Sabine is legit! I'm very close friends with Uncle J custom boats. They are top notch and will literally build you a 1 off custom rig exactly how you want it and very reasonable pricing. If i ever upgrade I'll have them build one.

Sent from my SAMSUNG-SM-G891A using Tapatalk


----------



## southpaw (Feb 25, 2009)

Looking for a solo rig? Say no more, just buy my rig. Perfect for one, trailers easily, can be launched even more easily anywhere and is a breeze to clean at the end of the day.

http://2coolfishing.com/ttmbforum/showthread.php?t=2449138&highlight=conch


----------



## Permit Rat (May 13, 2014)

Cool little boat! I wonder if it could accept a slightly larger motor....like a 10 or something. Thinking of the (very) protected waters on the southern Yucatan, here..... that rarely see waves over 6 inches, but distances can be substantial.

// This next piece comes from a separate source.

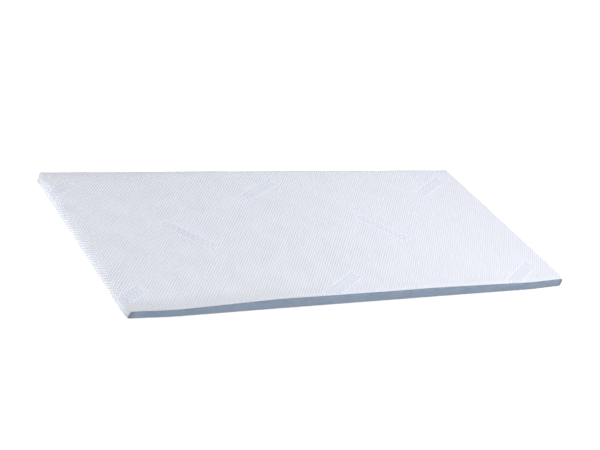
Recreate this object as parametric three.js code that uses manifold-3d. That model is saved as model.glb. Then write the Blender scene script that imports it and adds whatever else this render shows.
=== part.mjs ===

BTW, why are you selling her?


----------



## southpaw (Feb 25, 2009)

Permit Rat said:


> Cool little boat! I wonder if it could accept a slightly larger motor....like a 10 or something. Thinking of the (very) protected waters on the southern Yucatan, here..... that rarely see waves over 6 inches, but distances can be substantial.


The hull is rated up to a 6hp. I personally wouldn't try and throw a 10hp on there mainly due to the added weight. There might be some older 2 stroke 6hp motors that are built on the same block as an 8 or 10hp that you might be able to just carb up, remove a restrictor plate or do some other mods to make it a 8 or 10hp.

I've also run across some decent chop (>1ft) and never felt unsafe. I got a little wet being so close to the water, but it's self bailing so that's not a big deal.



> BTW, why are you selling her?


I've got two young kids and the days of fishing solo are getting numbered. Just looking to start gathering the funds to upgrade to something a little bigger to take the kids on in the future.


----------